My knowledge of Sally Quillian Yates came in three phases. She was a law student a year behind me at the University of Georgia. We all knew she was from a family of prominent lawyers, chiefly her father, Chief Judge Kelley Quillian of the Georgia Court of Appeals. Her grandmother was the first female lawyer in the Northern District of Georgia.
Sally was smart and attractive, and we all knew she had a bright future ahead of her.
In law school, on Valentine's Day, I bought the mushiest Valentine's Day card I could find, handwrote some very "sincere," even mushier sentiments, that I was a "secret admirer" -- and then went to the Bel-Jean Copy Center and made color copies of the card, inside and out, and put a copy in the mailbox of every female law student in all three classes at the law school, urging them not to reveal my "secret crush." This went to every woman in the law school.
So, I can say under oath that I once sent Sally Yates a very mushy romantic valentine and it would be a true statement.
Sally was a much more serious law student than I was (as if the previous story didn't give that away already). I was interested in coming home to Ringgold, Ga., and getting established and then entering public service.
Sally was on Law Review and making top grades. She lost her father while we were in school. She kept her focus and graduated with honors. I put up a black velvet portrait of Elvis in the law school, after entering the school at night, with a certain future judge who I can't name but who married Sharon Smith-Jordan.
The next time I encountered Sally, it was after I had become friends with her husband, Comer Yates. Comer was from the Atlanta area, but is a descendant of the Yates family of Woodstation, who were pioneers in Catoosa County, where I'm from, so we hit it off. Comer and I were friends in Georgia politics, both running for the U.S. Congress, both unsuccessfully. I never told him that I had sent his wife a very mushy and heart revealing valentine.
Comer is now head of the Atlanta Speech School, and is an all-around, really good guy. He and Sally have kids and are great parents.
A few years ago, many of you first followed my legal adventures in Murray County, where a woman I was representing made allegations that she had drugs planted on her car and was falsely arrested. I knew that the judge had something to do with it, and announced at her bond hearing that we were going to prove it, asking the authorities to bring in the GBI and the FBI to back up my allegations.
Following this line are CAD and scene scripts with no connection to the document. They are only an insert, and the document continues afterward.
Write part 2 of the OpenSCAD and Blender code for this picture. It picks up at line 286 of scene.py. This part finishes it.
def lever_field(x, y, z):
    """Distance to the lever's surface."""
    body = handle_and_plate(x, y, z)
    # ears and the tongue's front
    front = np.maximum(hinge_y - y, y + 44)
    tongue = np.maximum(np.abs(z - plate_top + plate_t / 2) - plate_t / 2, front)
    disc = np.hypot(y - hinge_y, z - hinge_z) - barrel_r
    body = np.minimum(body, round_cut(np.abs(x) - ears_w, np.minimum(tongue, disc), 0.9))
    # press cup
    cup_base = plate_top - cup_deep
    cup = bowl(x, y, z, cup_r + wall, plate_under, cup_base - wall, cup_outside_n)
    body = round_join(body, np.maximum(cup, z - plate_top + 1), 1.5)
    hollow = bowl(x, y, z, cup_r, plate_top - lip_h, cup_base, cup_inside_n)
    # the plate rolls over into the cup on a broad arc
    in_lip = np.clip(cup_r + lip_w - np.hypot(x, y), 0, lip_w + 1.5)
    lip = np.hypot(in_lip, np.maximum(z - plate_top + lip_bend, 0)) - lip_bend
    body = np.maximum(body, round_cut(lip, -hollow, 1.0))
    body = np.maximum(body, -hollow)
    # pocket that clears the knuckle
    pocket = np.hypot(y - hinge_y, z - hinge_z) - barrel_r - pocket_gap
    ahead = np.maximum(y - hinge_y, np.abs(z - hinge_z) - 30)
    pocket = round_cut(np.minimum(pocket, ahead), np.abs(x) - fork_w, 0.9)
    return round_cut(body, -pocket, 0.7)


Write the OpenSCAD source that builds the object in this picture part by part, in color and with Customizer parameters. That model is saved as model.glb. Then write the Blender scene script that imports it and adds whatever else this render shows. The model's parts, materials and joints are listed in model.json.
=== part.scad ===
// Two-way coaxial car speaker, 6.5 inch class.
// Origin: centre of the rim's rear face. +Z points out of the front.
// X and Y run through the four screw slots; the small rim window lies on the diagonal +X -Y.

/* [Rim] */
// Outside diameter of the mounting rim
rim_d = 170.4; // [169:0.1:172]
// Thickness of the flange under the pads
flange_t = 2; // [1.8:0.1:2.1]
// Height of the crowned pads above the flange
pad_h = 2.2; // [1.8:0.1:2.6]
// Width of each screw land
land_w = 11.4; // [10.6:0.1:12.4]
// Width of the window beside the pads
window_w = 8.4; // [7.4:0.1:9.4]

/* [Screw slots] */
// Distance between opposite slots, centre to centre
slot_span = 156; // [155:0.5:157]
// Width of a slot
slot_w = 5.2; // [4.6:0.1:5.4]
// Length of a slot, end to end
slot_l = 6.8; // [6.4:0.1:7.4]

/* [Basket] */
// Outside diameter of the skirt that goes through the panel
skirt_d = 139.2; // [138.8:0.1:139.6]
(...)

The U.S. attorney for the Northern District of Georgia was Sally Yates. The federal investigation seemed to drag on forever, and some issues with my client made it seem that it might be dropped entirely. I wrote to my law school friend, Sally Yates, but this time it was a serious letter.
I told her that I had greatly admired her work prosecuting terrorists and public corruption, but that Murray County was in a bad way and needed to see some justice in the seemingly never-ending investigation of the judge and sheriff's deputies implicated in the bizarre case. Professional to a fault, she never wrote back. Nor should she have. A chatty conversation between the two of us could have compromised the federal investigation, which in fact was quietly continuing.
She put her top people on the case, and they brought four indictments against the judge, the officers and the employee of the judge who had planted the drugs on my client. Two months before the trial, my client got arrested again, this time for her own wrongdoing, but it was obvious that she was still being targeted to damage her credibility, as she now was a federal witness weeks away from testifying against the judge, who was denying everything.
U.S. Attorney Sally Yates, still not having acknowledged either my letter (which she appropriately should not have, or my Valentine from 1984, which was also understandable, because she's married now, you know, and I'm friends with her husband -- it would be very awkward), sent her team of prosecutors to have a frank talk with us, and they carefully made the decision to go forward with the prosecution of the judge.
As it turned out, the second arrest of my client actually had the reverse effect for those hoping to damage her credibility. It actually made my client understand and accept her issues, and made her a much better federal witness. Yates' team successfully prosecuted the judge (the only one who went to trial, the others having pleaded guilty) and his conviction and sentence was recently upheld on the counts relating to my client.
As I saw the recording today of White House Press Sean Spicer trying to be dismissive of Sally Yates, it made me laugh. His words sounded tinny and weak compared to how former acting U.S. attorney general Sally Yates handled the U.S. Senate committee. And before this, wasn't he the White House Easter Bunny? Take a seat, Sean Spicer. You are outclassed, out-smarted and outgunned at every turn here, brother.
Sally Yates did not ask for this notoriety. As usual, she has simply been quietly doing her job. She was doing her job when she warned the White House that our national security advisor was potentially compromised as it appeared that he was a foreign agent. Seriously? You can't make this stuff up. A foreign agent. In the White House.
The federal courts have vindicated her for standing up to the President's demands as to his failing executive orders, meaning that there was validity to her position all along.
So there you have it. I am a fan of Sally Yates and have been for over thirty years. And she has earned my respect by her demeanor, her professionalism, and her smarts.
If you feel the need to attack one of the greatest public servants I have ever seen come out of Georgia, do it on your own page. Have at it, but I will not tolerate it here. Unfriend me if you must. This woman is serious, and sincere, and a credit to our state and nation.